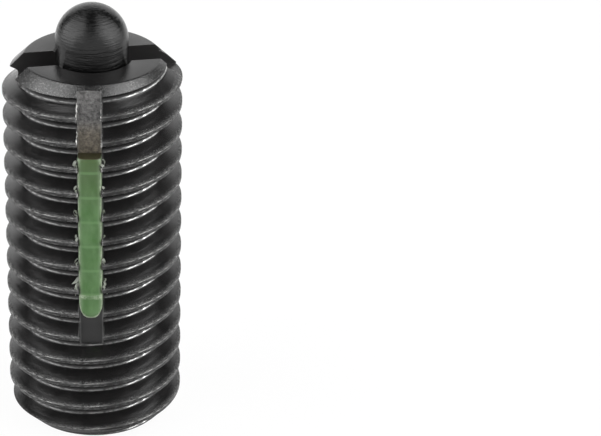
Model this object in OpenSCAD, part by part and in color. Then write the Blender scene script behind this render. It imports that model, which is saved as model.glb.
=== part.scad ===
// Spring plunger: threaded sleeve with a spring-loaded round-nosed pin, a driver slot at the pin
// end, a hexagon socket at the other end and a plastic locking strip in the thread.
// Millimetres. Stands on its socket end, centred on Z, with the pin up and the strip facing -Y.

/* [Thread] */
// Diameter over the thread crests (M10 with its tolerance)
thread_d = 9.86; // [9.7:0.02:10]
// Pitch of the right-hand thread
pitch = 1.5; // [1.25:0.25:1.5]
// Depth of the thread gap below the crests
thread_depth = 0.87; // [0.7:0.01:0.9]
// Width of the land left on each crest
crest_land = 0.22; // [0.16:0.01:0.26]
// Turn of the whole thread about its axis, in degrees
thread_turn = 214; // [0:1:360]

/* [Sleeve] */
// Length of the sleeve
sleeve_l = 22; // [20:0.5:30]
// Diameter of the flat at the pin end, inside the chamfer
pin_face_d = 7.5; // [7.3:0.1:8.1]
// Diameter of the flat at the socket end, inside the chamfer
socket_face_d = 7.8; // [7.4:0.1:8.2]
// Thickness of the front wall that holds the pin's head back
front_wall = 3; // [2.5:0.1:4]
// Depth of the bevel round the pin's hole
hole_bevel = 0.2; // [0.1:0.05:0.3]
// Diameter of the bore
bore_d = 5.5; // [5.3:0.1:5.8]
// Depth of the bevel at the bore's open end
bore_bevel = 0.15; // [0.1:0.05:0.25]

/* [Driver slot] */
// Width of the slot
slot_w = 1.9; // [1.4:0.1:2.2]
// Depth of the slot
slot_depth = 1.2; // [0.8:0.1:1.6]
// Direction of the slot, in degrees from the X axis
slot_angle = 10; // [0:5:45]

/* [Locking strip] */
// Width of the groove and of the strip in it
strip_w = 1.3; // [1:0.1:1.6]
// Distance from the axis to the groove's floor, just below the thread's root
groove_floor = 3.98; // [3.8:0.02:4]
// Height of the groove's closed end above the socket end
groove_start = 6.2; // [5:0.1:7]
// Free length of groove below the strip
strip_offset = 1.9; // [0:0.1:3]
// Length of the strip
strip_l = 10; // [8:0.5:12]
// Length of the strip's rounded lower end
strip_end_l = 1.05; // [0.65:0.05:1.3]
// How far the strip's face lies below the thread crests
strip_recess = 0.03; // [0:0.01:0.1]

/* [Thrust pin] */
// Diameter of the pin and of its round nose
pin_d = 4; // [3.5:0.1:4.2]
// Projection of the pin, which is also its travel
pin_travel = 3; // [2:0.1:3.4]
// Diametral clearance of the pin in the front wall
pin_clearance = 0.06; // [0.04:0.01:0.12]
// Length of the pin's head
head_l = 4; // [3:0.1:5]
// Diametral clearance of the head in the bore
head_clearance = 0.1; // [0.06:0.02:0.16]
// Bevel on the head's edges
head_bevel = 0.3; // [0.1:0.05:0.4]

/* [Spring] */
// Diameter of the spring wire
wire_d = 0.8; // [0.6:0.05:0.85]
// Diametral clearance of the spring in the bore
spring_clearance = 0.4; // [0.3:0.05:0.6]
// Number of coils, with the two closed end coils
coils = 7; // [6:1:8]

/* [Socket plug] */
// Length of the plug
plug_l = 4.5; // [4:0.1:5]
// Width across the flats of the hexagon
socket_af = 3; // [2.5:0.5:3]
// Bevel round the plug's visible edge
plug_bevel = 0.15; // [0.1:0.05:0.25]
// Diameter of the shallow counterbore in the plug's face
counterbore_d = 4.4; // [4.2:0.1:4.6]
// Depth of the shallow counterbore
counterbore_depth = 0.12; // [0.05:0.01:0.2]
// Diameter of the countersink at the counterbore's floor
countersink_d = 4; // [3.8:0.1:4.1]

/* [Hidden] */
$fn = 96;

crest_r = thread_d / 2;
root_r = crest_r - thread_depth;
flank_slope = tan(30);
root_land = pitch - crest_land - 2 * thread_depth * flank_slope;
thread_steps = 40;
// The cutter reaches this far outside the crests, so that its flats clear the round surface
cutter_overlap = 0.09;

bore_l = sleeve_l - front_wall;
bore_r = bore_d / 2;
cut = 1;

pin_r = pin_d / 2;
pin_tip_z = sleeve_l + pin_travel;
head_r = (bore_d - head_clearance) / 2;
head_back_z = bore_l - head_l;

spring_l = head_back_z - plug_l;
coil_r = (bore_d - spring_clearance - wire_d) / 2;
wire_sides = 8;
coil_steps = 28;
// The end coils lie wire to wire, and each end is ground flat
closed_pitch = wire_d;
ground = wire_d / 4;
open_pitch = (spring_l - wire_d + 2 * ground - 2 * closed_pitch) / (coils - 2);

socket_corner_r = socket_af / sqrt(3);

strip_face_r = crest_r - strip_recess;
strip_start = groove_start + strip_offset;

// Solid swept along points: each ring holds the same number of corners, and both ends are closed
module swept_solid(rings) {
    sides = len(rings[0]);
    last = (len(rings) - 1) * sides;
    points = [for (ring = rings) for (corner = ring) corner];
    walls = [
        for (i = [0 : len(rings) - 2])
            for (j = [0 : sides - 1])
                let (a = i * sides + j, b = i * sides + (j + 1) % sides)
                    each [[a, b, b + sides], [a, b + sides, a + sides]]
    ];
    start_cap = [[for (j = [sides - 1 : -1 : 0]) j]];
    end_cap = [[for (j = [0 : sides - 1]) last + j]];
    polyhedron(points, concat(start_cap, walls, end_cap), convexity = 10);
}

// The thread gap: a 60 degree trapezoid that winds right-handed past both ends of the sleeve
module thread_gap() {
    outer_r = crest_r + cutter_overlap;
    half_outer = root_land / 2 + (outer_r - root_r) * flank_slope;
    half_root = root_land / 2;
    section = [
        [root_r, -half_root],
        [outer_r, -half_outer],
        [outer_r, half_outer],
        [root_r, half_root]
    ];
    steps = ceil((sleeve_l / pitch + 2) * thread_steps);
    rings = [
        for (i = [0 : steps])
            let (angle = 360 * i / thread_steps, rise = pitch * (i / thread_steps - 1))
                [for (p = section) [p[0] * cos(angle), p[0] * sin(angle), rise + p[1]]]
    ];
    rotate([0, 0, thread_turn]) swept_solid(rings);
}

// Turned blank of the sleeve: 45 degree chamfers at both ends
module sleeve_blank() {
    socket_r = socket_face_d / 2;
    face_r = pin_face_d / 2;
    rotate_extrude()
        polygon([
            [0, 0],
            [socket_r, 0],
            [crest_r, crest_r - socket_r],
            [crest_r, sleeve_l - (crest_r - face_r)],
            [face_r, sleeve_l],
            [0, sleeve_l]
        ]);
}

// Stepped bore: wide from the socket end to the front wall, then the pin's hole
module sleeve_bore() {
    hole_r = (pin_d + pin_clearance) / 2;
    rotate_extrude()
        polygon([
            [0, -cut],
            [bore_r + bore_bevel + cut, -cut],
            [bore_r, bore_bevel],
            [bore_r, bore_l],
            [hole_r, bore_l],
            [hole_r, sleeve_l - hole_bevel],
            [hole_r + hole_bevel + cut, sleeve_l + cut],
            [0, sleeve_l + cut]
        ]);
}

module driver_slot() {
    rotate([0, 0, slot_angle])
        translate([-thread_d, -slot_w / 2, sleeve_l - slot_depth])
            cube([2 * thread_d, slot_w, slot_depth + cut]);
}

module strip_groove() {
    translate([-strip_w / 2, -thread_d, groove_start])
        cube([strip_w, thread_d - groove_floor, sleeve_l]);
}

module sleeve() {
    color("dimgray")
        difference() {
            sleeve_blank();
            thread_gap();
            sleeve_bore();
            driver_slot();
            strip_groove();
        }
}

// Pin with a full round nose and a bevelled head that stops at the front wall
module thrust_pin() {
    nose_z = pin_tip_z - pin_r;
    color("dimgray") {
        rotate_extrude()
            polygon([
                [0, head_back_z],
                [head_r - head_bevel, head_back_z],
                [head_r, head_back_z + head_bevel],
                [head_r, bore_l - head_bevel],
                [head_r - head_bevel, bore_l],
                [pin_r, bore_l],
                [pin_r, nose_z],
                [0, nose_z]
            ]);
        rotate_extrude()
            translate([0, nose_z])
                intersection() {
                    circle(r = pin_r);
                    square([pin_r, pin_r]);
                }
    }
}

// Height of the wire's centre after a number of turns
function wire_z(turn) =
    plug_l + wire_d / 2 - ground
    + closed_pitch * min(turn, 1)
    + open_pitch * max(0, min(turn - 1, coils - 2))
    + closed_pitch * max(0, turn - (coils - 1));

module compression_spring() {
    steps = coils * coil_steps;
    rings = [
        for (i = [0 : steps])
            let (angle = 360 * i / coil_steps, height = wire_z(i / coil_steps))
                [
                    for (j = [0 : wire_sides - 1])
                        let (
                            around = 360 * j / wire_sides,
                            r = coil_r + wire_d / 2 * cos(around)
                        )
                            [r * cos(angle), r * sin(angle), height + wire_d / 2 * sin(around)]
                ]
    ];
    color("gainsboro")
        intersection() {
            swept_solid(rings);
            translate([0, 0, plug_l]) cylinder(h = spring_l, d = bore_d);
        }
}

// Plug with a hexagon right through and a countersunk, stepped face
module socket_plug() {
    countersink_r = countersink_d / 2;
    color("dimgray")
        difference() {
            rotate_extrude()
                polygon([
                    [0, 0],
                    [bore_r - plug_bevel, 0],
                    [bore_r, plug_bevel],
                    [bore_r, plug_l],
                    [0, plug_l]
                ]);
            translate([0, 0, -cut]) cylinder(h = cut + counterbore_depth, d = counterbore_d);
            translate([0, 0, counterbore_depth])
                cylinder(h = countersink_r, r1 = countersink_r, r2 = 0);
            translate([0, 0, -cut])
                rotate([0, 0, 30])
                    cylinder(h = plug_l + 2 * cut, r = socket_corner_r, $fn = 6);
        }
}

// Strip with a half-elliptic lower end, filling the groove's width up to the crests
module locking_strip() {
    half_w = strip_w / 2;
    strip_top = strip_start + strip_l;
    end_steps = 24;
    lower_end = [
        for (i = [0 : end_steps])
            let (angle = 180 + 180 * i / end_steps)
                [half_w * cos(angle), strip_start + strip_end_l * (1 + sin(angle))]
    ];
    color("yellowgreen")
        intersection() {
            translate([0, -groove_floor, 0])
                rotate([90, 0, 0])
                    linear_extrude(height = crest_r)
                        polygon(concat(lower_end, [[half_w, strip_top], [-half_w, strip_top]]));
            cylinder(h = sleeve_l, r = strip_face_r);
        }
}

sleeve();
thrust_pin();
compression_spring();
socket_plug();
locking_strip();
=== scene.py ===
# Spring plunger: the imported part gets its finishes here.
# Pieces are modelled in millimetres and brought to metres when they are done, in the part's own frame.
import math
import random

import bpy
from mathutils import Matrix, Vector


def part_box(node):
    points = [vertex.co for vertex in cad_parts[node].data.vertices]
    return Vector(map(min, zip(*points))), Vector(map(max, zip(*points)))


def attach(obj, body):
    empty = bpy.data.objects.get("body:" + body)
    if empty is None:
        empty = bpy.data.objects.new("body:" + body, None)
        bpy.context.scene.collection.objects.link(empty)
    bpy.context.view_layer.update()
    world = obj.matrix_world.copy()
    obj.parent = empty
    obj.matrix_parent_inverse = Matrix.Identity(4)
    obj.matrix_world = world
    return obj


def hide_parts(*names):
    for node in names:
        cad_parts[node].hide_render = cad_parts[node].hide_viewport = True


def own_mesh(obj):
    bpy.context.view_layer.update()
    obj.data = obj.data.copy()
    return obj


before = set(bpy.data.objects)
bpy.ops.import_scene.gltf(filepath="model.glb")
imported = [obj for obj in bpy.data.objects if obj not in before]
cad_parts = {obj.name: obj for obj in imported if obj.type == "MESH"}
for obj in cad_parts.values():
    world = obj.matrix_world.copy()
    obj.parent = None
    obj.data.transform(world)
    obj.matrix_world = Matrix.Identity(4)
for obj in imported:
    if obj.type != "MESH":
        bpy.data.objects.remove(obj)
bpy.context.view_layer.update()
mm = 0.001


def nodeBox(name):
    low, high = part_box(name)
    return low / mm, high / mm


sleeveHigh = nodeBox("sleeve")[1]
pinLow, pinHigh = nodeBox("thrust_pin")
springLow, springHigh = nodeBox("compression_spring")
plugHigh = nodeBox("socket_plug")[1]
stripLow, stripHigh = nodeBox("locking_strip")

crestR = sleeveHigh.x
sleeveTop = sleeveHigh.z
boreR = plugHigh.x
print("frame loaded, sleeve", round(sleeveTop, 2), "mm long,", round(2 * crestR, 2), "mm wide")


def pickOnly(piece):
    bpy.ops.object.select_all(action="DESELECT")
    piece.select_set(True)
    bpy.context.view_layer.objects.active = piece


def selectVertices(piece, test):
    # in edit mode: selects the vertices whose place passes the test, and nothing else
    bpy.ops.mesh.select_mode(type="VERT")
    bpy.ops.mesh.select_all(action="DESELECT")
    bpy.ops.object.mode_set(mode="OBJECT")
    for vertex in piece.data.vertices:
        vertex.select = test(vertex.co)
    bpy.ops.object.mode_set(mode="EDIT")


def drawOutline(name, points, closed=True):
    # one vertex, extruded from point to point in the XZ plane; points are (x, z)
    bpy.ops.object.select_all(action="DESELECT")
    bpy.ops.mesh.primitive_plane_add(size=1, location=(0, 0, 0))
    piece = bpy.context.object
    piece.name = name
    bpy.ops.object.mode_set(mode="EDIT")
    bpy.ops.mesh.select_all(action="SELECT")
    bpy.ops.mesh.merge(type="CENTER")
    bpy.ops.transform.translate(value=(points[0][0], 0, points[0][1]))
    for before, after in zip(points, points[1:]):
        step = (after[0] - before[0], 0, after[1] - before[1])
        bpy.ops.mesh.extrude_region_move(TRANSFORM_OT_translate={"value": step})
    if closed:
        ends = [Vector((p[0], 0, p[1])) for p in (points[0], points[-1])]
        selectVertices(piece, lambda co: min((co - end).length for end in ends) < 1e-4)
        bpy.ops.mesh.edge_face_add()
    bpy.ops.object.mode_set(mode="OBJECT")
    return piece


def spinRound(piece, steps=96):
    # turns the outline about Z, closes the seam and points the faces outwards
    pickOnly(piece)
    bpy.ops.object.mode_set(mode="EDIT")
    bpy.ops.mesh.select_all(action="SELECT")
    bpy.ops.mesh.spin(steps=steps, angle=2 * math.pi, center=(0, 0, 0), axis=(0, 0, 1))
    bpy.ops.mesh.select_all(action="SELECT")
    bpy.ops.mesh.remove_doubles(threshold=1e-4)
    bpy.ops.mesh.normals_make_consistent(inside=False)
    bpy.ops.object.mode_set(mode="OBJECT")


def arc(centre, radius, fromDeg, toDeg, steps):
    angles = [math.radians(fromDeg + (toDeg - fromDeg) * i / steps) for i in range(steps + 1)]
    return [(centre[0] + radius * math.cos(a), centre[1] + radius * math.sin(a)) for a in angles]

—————

- The request -
Give again only the lines that run from the line with "to the crests" to the line with "obj.matrix_world = Matrix.Identity(4)". Include both of those lines exactly as written.

- Answer to the exercise -
// Strip with a half-elliptic lower end, filling the groove's width up to the crests
module locking_strip() {
    half_w = strip_w / 2;
    strip_top = strip_start + strip_l;
    end_steps = 24;
    lower_end = [
        for (i = [0 : end_steps])
            let (angle = 180 + 180 * i / end_steps)
                [half_w * cos(angle), strip_start + strip_end_l * (1 + sin(angle))]
    ];
    color("yellowgreen")
        intersection() {
            translate([0, -groove_floor, 0])
                rotate([90, 0, 0])
                    linear_extrude(height = crest_r)
                        polygon(concat(lower_end, [[half_w, strip_top], [-half_w, strip_top]]));
            cylinder(h = sleeve_l, r = strip_face_r);
        }
}

sleeve();
thrust_pin();
compression_spring();
socket_plug();
locking_strip();
=== scene.py ===
# Spring plunger: the imported part gets its finishes here.
# Pieces are modelled in millimetres and brought to metres when they are done, in the part's own frame.
import math
import random

import bpy
from mathutils import Matrix, Vector


def part_box(node):
    points = [vertex.co for vertex in cad_parts[node].data.vertices]
    return Vector(map(min, zip(*points))), Vector(map(max, zip(*points)))


def attach(obj, body):
    empty = bpy.data.objects.get("body:" + body)
    if empty is None:
        empty = bpy.data.objects.new("body:" + body, None)
        bpy.context.scene.collection.objects.link(empty)
    bpy.context.view_layer.update()
    world = obj.matrix_world.copy()
    obj.parent = empty
    obj.matrix_parent_inverse = Matrix.Identity(4)
    obj.matrix_world = world
    return obj


def hide_parts(*names):
    for node in names:
        cad_parts[node].hide_render = cad_parts[node].hide_viewport = True


def own_mesh(obj):
    bpy.context.view_layer.update()
    obj.data = obj.data.copy()
    return obj


before = set(bpy.data.objects)
bpy.ops.import_scene.gltf(filepath="model.glb")
imported = [obj for obj in bpy.data.objects if obj not in before]
cad_parts = {obj.name: obj for obj in imported if obj.type == "MESH"}
for obj in cad_parts.values():
    world = obj.matrix_world.copy()
    obj.parent = None
    obj.data.transform(world)
    obj.matrix_world = Matrix.Identity(4)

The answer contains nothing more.